A somewhat relevant example of this that came to mind was actually Apple's A10 Fusion, the one after the A9. While it does also maintain a distinct separate PowerVR GPU, it also has a 4 core CPU now. Two cores are lower powered and two have better performance, so the lower powered cores are used when the phone isn't doing performance heavy operations in order to conserve battery life.

gogogo

What type of tradeoffs do mobile cores have to make relative to those of computers?

EggyLv999

The largest tradeoff is power: mobile SOCs are very heavily constrained by their power. More powerful batteries, both in capacity and power use, are much heavier and hotter than less powerful batteries, the Note 7 is a good example of a battery which is packed too tightly and results in serious heat dissipation issues.

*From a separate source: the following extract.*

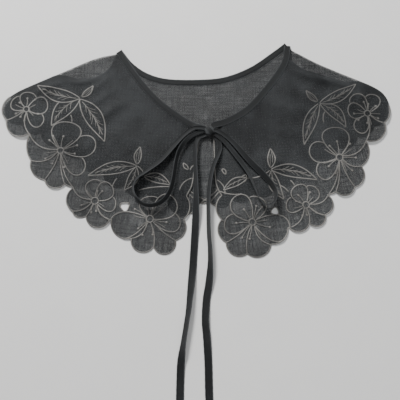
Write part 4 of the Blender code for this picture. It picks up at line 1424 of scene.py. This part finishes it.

Mobile systems have little to no concept of cooling besides radiation for the heat to dissipate. Another tradeoff to consider is space, since mobile devices don't have nearly as much space as desktops or laptops so the chips on an SOC must be densely packed.

jmackama

EggyLv999 mentioned mobile phones usually try to minimize power consumption/heat production. What you give up to get lower power is usually clock speed and transistor density. If you decrease the clock speed, you decrease the IPS for every core you have, decreasing performance. If you decrease your transistor density, you can fit fewer cores, lowering your overall IPS at the same clock speed. In situations where the heat dissipation is a hard limit, you are then faced with a choice between fewer faster cores or more slower cores. For most mobile devices, the flexibility offered by multiple cores is advantageous, especially because power depends more on utilization, as you can turn off unused cores if the device is mostly idle.